I think we need a radical new approach. The problem we face is not so much a ‘pensions crisis’, but more a ‘retirement crisis’. It is a problem with the way we organise our lives and, until we address this, we will not get pensions right.
Pensions were designed to support people for the last few years of their life, once they were too old to work. They were introduced many decades ago, to help Government address the problem of poverty among the elderly and for employers to help look after loyal employees who had given lifelong service to a company. They were designed to last for perhaps 5 or 10 years. However, as people are now living much longer and retiring earlier, we are trying to make pensions last for 20, 30 or even 40 years. This is too long and is financially unsustainable.
Since the 19080’s, successive UK Governments have been trying to offload responsibility for pensions away from the State and onto the private sector – first to companies via occupational pensions and then also to individuals themselves, via personal and stakeholder pensions. However, this does not solve the underlying problem which has been building up. Essentially, pensions policy and our retirement culture have lagged way behind the changes in longevity, health status and labour market practices. Pensions need to be thought of as more flexible types of saving, which can be used partly to top up income and partly for support when near the end of life.
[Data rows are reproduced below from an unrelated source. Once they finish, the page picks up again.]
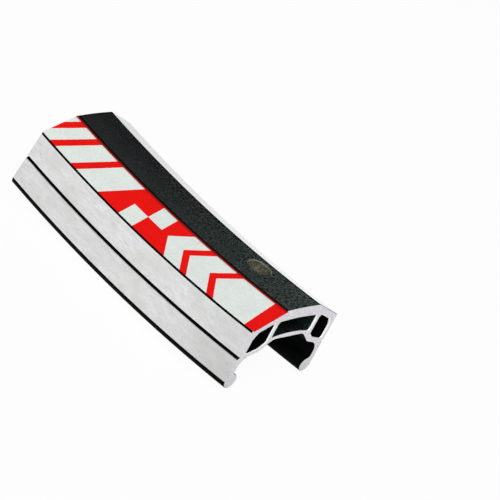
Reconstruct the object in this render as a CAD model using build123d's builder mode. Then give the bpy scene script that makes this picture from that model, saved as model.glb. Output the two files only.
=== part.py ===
from build123d import *
import math
import os

# A short sawn sample of a double-walled bicycle rim for a 26-inch wheel.
# Frame: X along the sample, Y across the rim, Z up towards the hub. The origin is on the
# floor under the middle of the sample, which stands on its two tyre hooks.

# Section of the extrusion, in millimetres and degrees
rim_width = 24.4
rim_height = 16.0
hook_diameter = 3.0
track_height = 11.1
bed_width = 9.6
bed_crown = 0.15
bed_wall = 2.4
slope_wall = 1.6
track_wall = 1.35
tyre_wall = 1.35
strut_wall = 1.05
shelf_wall = 1.0
well_wall = 0.8
centre_chamber_width = 10.8
centre_chamber_height = 3.25
chamber_flare = 0.25
cheek_width = 0.7
cheek_depth = 1.4
slanted_corner = 1.3
chamber_shift = 0.35
well_width = 8.5
ramp_angle = 40.0
ramp_rise = 2.25
shelf_angle = 15.0

# Roundings of the section
fold_radius = 0.5
knee_radius = 0.2
chamber_radius = 0.5
well_radius = 2.5
ramp_top_radius = 0.8
shelf_radius = 2.6
hook_root_radius = 0.5

# Wear groove in each brake track
groove_below_knee = 5.9
groove_width = 0.8
groove_depth = 0.5

# The sample cut from the hoop
bed_radius = 270.0
sample_length = 55.0
saw_skew = 2.5
saw_lean = 3.5
saw_allowance = 4.0
deburr = 0.12

# Spoke hole in the bed and nipple hole in the well
spoke_hole = 4.5
spoke_hole_rim = 4.8
spoke_hole_bevel = 90.0
hole_clearance = 0.15
spoke_hole_from_cut = 11.35
spoke_hole_offset = 1.2
nipple_hole = 8.0

# Printed film on the near slope
film_thickness = 0.1
film_knee_margin = 0.08
film_fold_margin = 0.12
film_overhang = 0.3
print_margin = 0.35
print_reach = 1.0
end_band = 2.2
stripe_gap = 1.6
pennant_length = 7.5
point_length = 3.0
chevron_depths = (5.0, 4.0)
check_size = 3.6
check_columns = 2
bar_widths = (6.0, 4.4, 3.0)
bar_slant = 28.0
last_block = 8.0

# Places that follow from those sizes
half_width = rim_width / 2
hook_radius = hook_diameter / 2
hook_x = half_width - hook_radius
hook_depth = rim_height - hook_radius
knee_depth = hook_depth - track_height
fold_x = bed_width / 2
slope_angle = math.degrees(math.atan2(knee_depth - bed_crown, half_width - fold_x))
slope_length = math.hypot(knee_depth - bed_crown, half_width - fold_x)
inner_wall_x = half_width - tyre_wall
well_floor = bed_wall + centre_chamber_height + well_wall
ramp_top_x = well_width / 2 + ramp_rise / math.tan(math.radians(ramp_angle))
ramp_top = well_floor + ramp_rise
hoop_height = bed_radius + rim_height
sample_angle = math.degrees(sample_length / bed_radius)
hub_axis = Axis((0, 0, hoop_height), (0, 1, 0))


def shelf(x):
    """Depth of the shelf that the tyre's bead sits on, at a distance from the middle."""
    return ramp_top + (x - ramp_top_x) * math.tan(math.radians(shelf_angle))


def under_slope(x):
    """Depth of the inside of the sloping wall, at a distance from the middle."""
    slope = math.radians(slope_angle)
    return bed_crown + (x - fold_x) * math.tan(slope) + slope_wall / math.cos(slope)


def angle_from_cut(distance):
    """Angle about the hub axis of a place on the bed, at a distance from the near cut."""
    return sample_angle / 2 - math.degrees(distance / bed_radius)


def outward(angle):
    """Direction from the hub towards the tyre."""
    return Vector(math.sin(math.radians(angle)), 0, -math.cos(math.radians(angle)))


def section_plane(angle, x=0.0, depth=0.0):
    """Plane across the rim: its x runs across, its y outwards from the bed."""
    radial = outward(angle)
    origin = Vector(0, x, hoop_height) + radial * (bed_radius + depth)
    return Plane(origin=origin, x_dir=(0, 1, 0), z_dir=radial.cross(Vector(0, -1, 0)))


def radial_plane(angle, x, depth, facing):
    """Plane across a spoke's line, facing the hub (-1) or the tyre (1)."""
    origin = Vector(0, x, hoop_height) + outward(angle) * (bed_radius + depth)
    return Plane(origin=origin, x_dir=(0, 1, 0), z_dir=outward(angle) * facing)


def slope_plane(angle):
    """Plane on the near slope at mid height: its x runs to the near cut, its y to the fold."""
    section = section_plane(angle, -(half_width + fold_x) / 2, (knee_depth + bed_crown) / 2)
    slope = math.radians(slope_angle)
    facing = section.x_dir * -math.sin(slope) + section.y_dir * -math.cos(slope)
    return Plane(origin=section.origin, x_dir=section.z_dir * -1, z_dir=facing)


def saw_plane():
    """The near cut, a little out of square both ways."""
    square = section_plane(sample_angle / 2, depth=rim_height / 2)
    across = math.tan(math.radians(saw_skew))
    down = math.tan(math.radians(saw_lean))
    into_rim = square.z_dir + square.x_dir * across - square.y_dir * down
    return Plane(origin=square.origin, x_dir=square.x_dir, z_dir=into_rim)


def both_sides(sketch, *places):
    """The outline's corners nearest to the given places and to their mirror images."""
    corners = []
    for x, depth in places:
        for side in (-1, 1):
            corners.append(sketch.vertices().sort_by_distance((side * x, depth, 0))[0])
    return corners


def saw_cuts(overhang=0.0):
    """Cuts the open part to the sample's two ends, longer by an overhang at the near one."""
    split(bisect_by=saw_plane().offset(-overhang), keep=Keep.TOP)
    split(bisect_by=section_plane(-sample_angle / 2), keep=Keep.BOTTOM)


# The rim itself: one aluminium extrusion, rolled to the hoop, its tracks machined
bed_chord = (fold_x, bed_crown)
knee = (half_width, knee_depth)
hook_centre = (half_width, hook_depth)
wall_top = (inner_wall_x, hook_depth)
shelf_corner = (inner_wall_x, shelf(inner_wall_x))
ramp_corner = (ramp_top_x, ramp_top)
floor_corner = (well_width / 2, well_floor)
half_outline = (knee, hook_centre, wall_top, shelf_corner, ramp_corner, floor_corner)
start_angle = sample_angle / 2 + math.degrees(saw_allowance / bed_radius)
turn = sample_angle + 2 * math.degrees(saw_allowance / bed_radius)

with BuildPart() as rim_extrusion:
    with BuildSketch(section_plane(start_angle)) as section:
        with BuildLine():
            bed = ThreePointArc((-fold_x, bed_crown), (0, 0), (fold_x, bed_crown))
            mirrored = [(-x, depth) for x, depth in reversed(half_outline)]
            Polyline(bed @ 1, *half_outline, *mirrored, bed @ 0)
        make_face()
        fillet(both_sides(section, bed_chord), radius=fold_radius)
        fillet(both_sides(section, knee), radius=knee_radius)
        fillet(both_sides(section, floor_corner), radius=well_radius)
        fillet(both_sides(section, ramp_corner), radius=ramp_top_radius)
        fillet(both_sides(section, shelf_corner), radius=shelf_radius)
        with Locations((-hook_x, hook_depth), (hook_x, hook_depth)):
            Circle(hook_radius)
        hook_root = hook_depth - math.sqrt(hook_radius**2 - (inner_wall_x - hook_x) ** 2)
        fillet(both_sides(section, (inner_wall_x, hook_root)), radius=hook_root_radius)
        # Wear grooves
        for side in (-1, 1):
            mouth = side * half_width
            groove = knee_depth + groove_below_knee
            with BuildLine():
                Polyline(
                    (mouth, groove - groove_width / 2),
                    (mouth, groove + groove_width / 2),
                    (mouth - side * groove_depth, groove),
                    close=True,
                )
            make_face(mode=Mode.SUBTRACT)
        # Three hollow chambers, which the die left a little to one side
        strut_x = centre_chamber_width / 2
        chamber_floor = bed_wall + centre_chamber_height
        with BuildSketch(mode=Mode.PRIVATE) as centre_chamber:
            with BuildLine():
                inner_bed = ThreePointArc(
                    (-strut_x, bed_wall + chamber_flare), (0, bed_wall), (strut_x, bed_wall + chamber_flare)
                )
                ceiling = ThreePointArc(
                    (-strut_x, chamber_floor + 2 * chamber_flare),
                    (0, chamber_floor),
                    (strut_x, chamber_floor + 2 * chamber_flare),
                )
                Line(inner_bed @ 0, ceiling @ 0)
                Line(inner_bed @ 1, ceiling @ 1)
            make_face()
            fillet(centre_chamber.vertices(), radius=chamber_radius)
        chamber_inside = strut_x + strut_wall
        chamber_outside = half_width - track_wall
        nose_x = chamber_outside - cheek_width
        ledge_x = chamber_inside + slanted_corner
        ledge_floor = shelf(ledge_x) - shelf_wall
        slant_rise = slanted_corner * math.tan(math.radians(ramp_angle))
        with BuildSketch(mode=Mode.PRIVATE) as side_chamber:
            with BuildLine():
                Polyline(
                    (chamber_inside, under_slope(chamber_inside)),
                    (nose_x, under_slope(nose_x)),
                    (chamber_outside, under_slope(nose_x) + cheek_depth),
                    (chamber_outside, shelf(chamber_outside) - shelf_wall),
                    (ledge_x, ledge_floor),
                    (chamber_inside, ledge_floor - slant_rise),
                    close=True,
                )
            make_face()
            fillet(side_chamber.vertices(), radius=chamber_radius)
        with Locations((chamber_shift, 0)):
            add(centre_chamber.sketch, mode=Mode.SUBTRACT)
            add(side_chamber.sketch, mode=Mode.SUBTRACT)
            add(mirror(side_chamber.sketch, about=Plane.YZ, mode=Mode.PRIVATE), mode=Mode.SUBTRACT)
    revolve(axis=hub_axis, revolution_arc=turn)
    saw_cuts()
    # Deburred edges of the chambers at both cuts
    for end in (0, -1):
        cut_face = rim_extrusion.faces().filter_by(GeomType.PLANE).sort_by(Axis.X)[end]
        chamfer(cut_face.inner_wires().edges(), length=deburr)
    # Spoke hole through the bed, and the nipple's way in through the well
    hole_angle = angle_from_cut(spoke_hole_from_cut)
    with Locations(radial_plane(hole_angle, spoke_hole_offset, -hole_clearance, -1)):
        CounterSinkHole(
            spoke_hole / 2, spoke_hole_rim / 2 + hole_clearance, bed_wall + 2 * hole_clearance, spoke_hole_bevel
        )
    with Locations(radial_plane(hole_angle, 0, ramp_top, 1)):
        Hole(nipple_hole / 2, ramp_top - chamber_floor + hole_clearance)
rim_extrusion.part.label = "rim_extrusion"


def film_band():
    """The printed film as a band on the near slope, its torn end proud of the near cut."""
    width = slope_length - film_knee_margin - film_fold_margin
    slope = math.radians(slope_angle)
    middle = film_fold_margin + width / 2
    x = -fold_x - middle * math.cos(slope)
    depth = bed_crown + middle * math.sin(slope)
    with BuildSketch(section_plane(start_angle)) as band:
        with Locations(Location((x, depth), -slope_angle)):
            Rectangle(width, film_thickness, align=(Align.CENTER, Align.MAX))
    revolve(band.sketch, axis=hub_axis, revolution_arc=turn)
    saw_cuts(film_overhang)


# The white shapes stop short of the fold and run over the film's lower edge
top = slope_length / 2 - film_fold_margin - print_margin
bottom = -slope_length / 2
print_centre = (top + bottom) / 2


def printed(from_cut, *points):
    """A flat shape on the film, its points counted from a place on the slope."""
    with BuildSketch(slope_plane(angle_from_cut(from_cut))) as shape:
        with BuildLine():
            Polyline(*points, close=True)
        make_face()
    extrude(shape.sketch, amount=print_reach, both=True)


# The print's white shapes, as blocks that cross the film
with BuildPart() as print_blocks:
    # A pennant, then chevrons that follow its point
    place = end_band + pennant_length / 2
    front = pennant_length / 2
    printed(
        place,
        (front, bottom),
        (front, top),
        (-front, top),
        (-front - point_length, print_centre),
        (-front, bottom),
    )
    place += front
    for depth in chevron_depths:
        place += stripe_gap + depth / 2
        printed(
            place,
            (depth / 2, bottom),
            (depth / 2 - point_length, print_centre),
            (depth / 2, top),
            (-depth / 2, top),
            (-depth / 2 - point_length, print_centre),
            (-depth / 2, bottom),
        )
        place += depth / 2
    # Two rows of checks
    place += stripe_gap + point_length
    for column in range(check_columns):
        place += check_size / 2
        half = check_size / 2
        low, high = (bottom, print_centre) if column % 2 else (print_centre, top)
        printed(place, (-half, low), (half, low), (half, high), (-half, high))
        place += check_size / 2
    # Slanted bars, each thinner than the one before
    lean = (top - bottom) / 2 * math.tan(math.radians(bar_slant))
    place += lean
    for width in bar_widths:
        place += stripe_gap + width / 2
        half = width / 2
        printed(place, (-half - lean, bottom), (half - lean, bottom), (half + lean, top), (-half + lean, top))
        place += width / 2
    # A block that runs off the far end
    place += stripe_gap + last_block / 2
    half = last_block / 2
    printed(place, (-half - lean, bottom), (half - lean, bottom), (half + lean, top), (-half + lean, top))

with BuildPart() as label_white_shapes:
    film_band()
    add(print_blocks.part, mode=Mode.INTERSECT)
label_white_shapes.part.label = "label_white_shapes"

with BuildPart() as label_red_field:
    film_band()
    add(print_blocks.part, mode=Mode.SUBTRACT)
label_red_field.part.label = "label_red_field"

os.makedirs("parts", exist_ok=True)
export_step(rim_extrusion.part, "parts/rim_extrusion.step")
export_step(label_red_field.part, "parts/label_red_field.step")
export_step(label_white_shapes.part, "parts/label_white_shapes.step")
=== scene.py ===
import math
import bmesh
import bpy
from mathutils import Matrix, Vector


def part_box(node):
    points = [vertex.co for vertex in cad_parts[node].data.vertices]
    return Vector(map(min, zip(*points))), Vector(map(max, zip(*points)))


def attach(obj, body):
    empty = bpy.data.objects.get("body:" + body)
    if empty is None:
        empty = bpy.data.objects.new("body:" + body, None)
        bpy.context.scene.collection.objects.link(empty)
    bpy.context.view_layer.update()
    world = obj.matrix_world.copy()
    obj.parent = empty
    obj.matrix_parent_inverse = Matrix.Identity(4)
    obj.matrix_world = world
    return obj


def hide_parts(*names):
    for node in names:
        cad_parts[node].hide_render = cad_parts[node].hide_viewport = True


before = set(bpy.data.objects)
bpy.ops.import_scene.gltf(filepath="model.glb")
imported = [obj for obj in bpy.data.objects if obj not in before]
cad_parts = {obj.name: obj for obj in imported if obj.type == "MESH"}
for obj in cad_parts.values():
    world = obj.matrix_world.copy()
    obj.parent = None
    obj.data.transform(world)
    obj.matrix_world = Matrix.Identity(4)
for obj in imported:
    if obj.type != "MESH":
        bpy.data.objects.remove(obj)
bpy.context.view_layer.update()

# The camera: a long lens looks down on the sawn end and the labelled side, and is turned about
# its own line of sight, so that the sample runs from the top left to the bottom right.
CAMERA_AIM = Vector((0.01339, 0.0, 0.01835))
CAMERA_AZIMUTH = -63.811
CAMERA_ELEVATION = 26.493
CAMERA_DISTANCE = 0.41072
CAMERA_ROLL = -30.5
LENS = 170.04

azimuth = math.radians(CAMERA_AZIMUTH)
elevation = math.radians(CAMERA_ELEVATION)
level = Vector((math.cos(azimuth), math.sin(azimuth), 0)) * math.cos(elevation)
towards_camera = level + Vector((0, 0, math.sin(elevation)))
camera_data = bpy.data.cameras.new("camera")
camera_data.lens = LENS
camera_data.clip_start = 0.01
camera = bpy.data.objects.new("camera", camera_data)
bpy.context.scene.collection.objects.link(camera)
upright = towards_camera.to_track_quat("Z", "Y").to_matrix().to_4x4()
place = Matrix.Translation(CAMERA_AIM + towards_camera * CAMERA_DISTANCE)
camera.matrix_world = place @ upright @ Matrix.Rotation(math.radians(-CAMERA_ROLL), 4, "Z")
bpy.context.scene.camera = camera

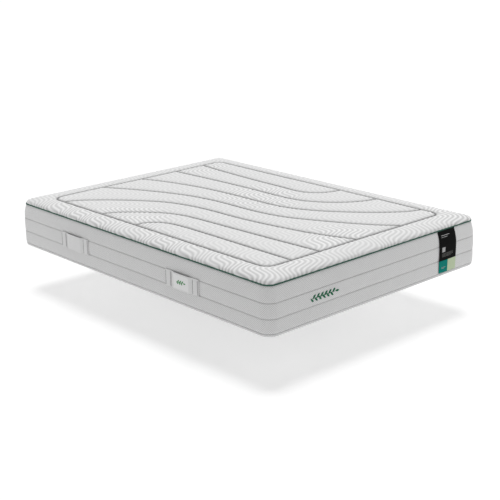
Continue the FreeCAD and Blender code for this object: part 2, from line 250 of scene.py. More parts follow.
def net(levels, step, turns):
    """A sheet over the whole outline: rings at the given (inset, z, cloth) levels, then a grid.

    The last level's inset is CORNER_R, where the outline has sharp corners and the grid starts.
    Gives points, faces, flat-cloth places, each point's inset, and the points in a ring.
    """
    along_x, along_y = side_steps(step)
    base = outline_ring(CORNER_R, along_x, along_y, turns)
    outer = outline_ring(0, along_x, along_y, turns)
    outward = (outer - base) / CORNER_R
    count = len(base)
    rings = [outline_ring(inset, along_x, along_y, turns) for inset, _, _ in levels[:-1]]
    points = [np.column_stack([ring, np.full(count, z)]) for ring, (_, z, _) in zip(rings, levels)]
    cloth = [base + outward * reach for _, _, reach in levels[:-1]]
    insets = [np.full(count, inset) for inset, _, _ in levels[:-1]]
    grid_x, grid_y = np.meshgrid(along_x, along_y)
    flat = np.column_stack([grid_x.ravel(), grid_y.ravel()])
    points.append(np.column_stack([flat, np.full(len(flat), levels[-1][1])]))
    cloth.append(flat)
    insets.append(smooth_inset(flat))
    faces = []
    for level in range(len(rings) - 1):
        faces += ring_faces(level * count, (level + 1) * count, count)
    first = len(rings) * count
    wide, tall = len(along_x), len(along_y)
    edge = grid_edge(wide, tall, turns)
    last = first - count
    for k in range(count):
        k_next = (k + 1) % count
        corners = [last + k, last + k_next, first + edge[k_next]]
        if edge[k] != edge[k_next]:
            corners.append(first + edge[k])
        faces.append(tuple(corners))
    row, column = np.meshgrid(np.arange(tall - 1), np.arange(wide - 1), indexing="ij")
    corner = (first + row * wide + column).ravel()
    faces += list(zip(corner, corner + 1, corner + wide + 1, corner + wide))
    return np.vstack(points), faces, np.vstack(cloth), np.concatenate(insets), count


def edge_levels(section):
    """A net's levels from an edge's (inset, height) section in millimetres, its grid's edge last."""
    levels = []
    reach = 0.0
    before = section[-1]
    for inset, z in reversed(section):
        reach += math.hypot(inset - before[0], z - before[1]) * MM
        levels.append((inset * MM, z * MM, reach))
        before = (inset, z)
    return levels[::-1]


def grid_edge(wide, tall, turns):
    """The grid's edge point that meets each ring point: an arc's points all meet one corner."""
    foot = list(range(wide))
    right = [k * wide + wide - 1 for k in range(tall)]
    head = [(tall - 1) * wide + wide - 1 - k for k in range(wide)]
    left = [(tall - 1 - k) * wide for k in range(tall)]
    edge = []
    for side in (foot, right, head, left):
        edge += side + [side[-1]] * (turns - 1)
    return edge


def smooth_inset(flat):
    """Distance from the nearer side, rounded off along the diagonals from the corners."""
    from_x = HALF_W - np.abs(flat[:, 0])
    from_y = HALF_L - np.abs(flat[:, 1])
    nearer = np.minimum(from_x, from_y)
    width = np.maximum(0.8 * (nearer - CORNER_R), 1e-6)
    near = np.maximum(width - np.abs(from_x - from_y), 0) / width
    return nearer - near * near * width / 4


def closed_below(faces, count):
    """A net's faces with one more that closes it across its first ring."""
    return [*faces, tuple(range(count))[::-1]]


# ---- Quilted top -----------------------------------------------------------------------------
SEAM_DROP = 9.0 * MM  # sharp dip at a seam
SEAM_REACH = 10 * MM
SEAM_SHADE = 7.5 * MM  # how far the painted shade by a seam reaches over the pulled-down cloth
PANEL_DROP = 4.0 * MM  # broad fall from a panel's crown to its seams
PANEL_REACH = 38 * MM
RIB_HEIGHT = 2.4 * MM
RIB_RATE = 28.9  # ribs per metre along X, and along Y
RIB_SWAY = 0.84  # how far the ribs swing each way, in ribs
RIB_FADE = 7 * MM  # the ribs fade out this near a seam
PUCKER_PITCH = 27 * MM
PUCKER_HEIGHT = 0.9 * MM
PUCKER_REACH = 16 * MM
CROWN_HEIGHT = 0.4 * MM  # how far the panels' crowns stand above the CAD top, before the ribs
CROWN_REACH = 30 * MM
WAVE_COUNT = len([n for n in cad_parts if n.startswith("quilt_wave_thread_")])
TOP_LEVELS = [  # the edge's section in millimetres, from under the piping to the corner inset
    (26, 226.6), (18.4, 226.4), (16.8, 227.6), (16.2, 229.6), (16.1, 231.8), (16.6, 234.0),
    (17.6, 236.2), (19.2, 238.4), (21.2, 240.4), (23.6, 242.1), (26.4, 243.6), (29.4, 244.9),
    (32.4, 246.1), (35.4, 247.2), (38.4, 248.2), (41.4, 249.1), (44.4, 249.9), (47.4, 250.7),
    (50.4, 251.5), (53.0, 252.1), (55.5, 252.7), (58, 253.2),
]


def dome(inset):
    """Height of the top's broad shape at an inset past the edge's section."""
    crown = TOP_Z + CROWN_HEIGHT
    rise = crown - TOP_LEVELS[-1][1] * MM
    return crown - rise * np.exp(-(inset - CORNER_R) / CROWN_REACH)


def rib_phase(cloth):
    """How many ribs lie between the cloth's origin and each point: they run in leaning waves."""
    x, y = cloth[:, 0], cloth[:, 1]
    bend = (x + 0.60) / 0.30 + (y + 0.87) / 0.215
    bend = bend + 0.16 * np.sin(2 * math.pi * (x / 0.71 - y / 0.93)) + 0.07 * np.sin(7 * x + 11 * y)
    sway = np.sin(2 * math.pi * bend) - 0.04 * np.sin(6 * math.pi * bend)
    return RIB_RATE * (y - x) - RIB_SWAY * sway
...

We need to re-think the way we live our lives. There is now a whole new phase of life, which previous generations could not have envisaged, waiting to be grasped. This is a period of years after one’s full time career, when one is gradually cutting down working hours and gradually increasing leisure time. It is a phase of part-time working, job sharing, mentoring, retraining for a new type of work and so on. This is a positive message. What we currently do is not healthy. One day working full time and the next day suddenly not working at all. This is also a huge waste of resources. Why should we pay people, who have a wealth of experience, not to work. Most of them would benefit from continuing to work in less stressful roles, to contribute to their own and to general national economic welfare. People will then not be so totally reliant on pension income for so many years in later life.
The present concept of fixed retirement ages needs to be rethought. Given that labour market practices are so much less physically strenuous nowadays, there is little reason for people to expect to stop working at any particular age. It could be left to the individual – depending on how healthy they are, whether they can afford not to work and whether they enjoy working.
If pensions are no longer expected to provide the only means of income support for older people, they become affordable again.
Pensions need to be re-designed, to support this new view of retirement. What we need is lifetime planning, not just pension planning, with people saving as much as they can during their working life, but not expecting this to support them fully for more than a few years at older ages. We need a greater range of flexible pensions products and flexible annuity products, taking into account the effect of variable retirement ages and flexible, gradual reductions of earnings in later life. Products need to accommodate the concept of taking part pension, perhaps being allowed to borrow against pension savings in order to fund retraining for this new phase of life after full time work.
An essential pre-requisite for such changes, however, will be for the Government to reform the system of State pension provision. At the moment, the State pension system is disjointed and confusing and policy in this area is blighted by a lack of joined-up thinking. The State pension comes in at least three parts. The Basic State pension, the earnings-related second State pension and then the means tested Pension Credit. Unfortunately, the means tested pension credit undermines our private pension system, because it effectively ‘taxes’ private savings by at least 40%. It is essential to get rid of this means testing disincentive, to ensure that private savings are not penalised by the Government. If the State pays a higher basic amount to older people, which is just enough to bring them above the poverty line, then there will be clear incentives for individuals to do their own saving, or to consider staying at work longer, in order to have higher incomes later in life.
Giving people the option of working longer and supplementing their income in older age would dramatically reduce the burden of support put on pensions. They could once again become affordable and people could save during their lifetime in a variety of different forms, to ensure a higher standard of living for all. Flexible pension savings, clearer incentives to save and removal of the disincentives of state pensions are where pensions should be heading next. What we are currently trying to do is unsustainable – pensions simply cannot be made to last for so long. People are living longer, the labour market has changed and pension thinking needs to move forward into the 21st Century. The sooner this happens, the better, for all of us.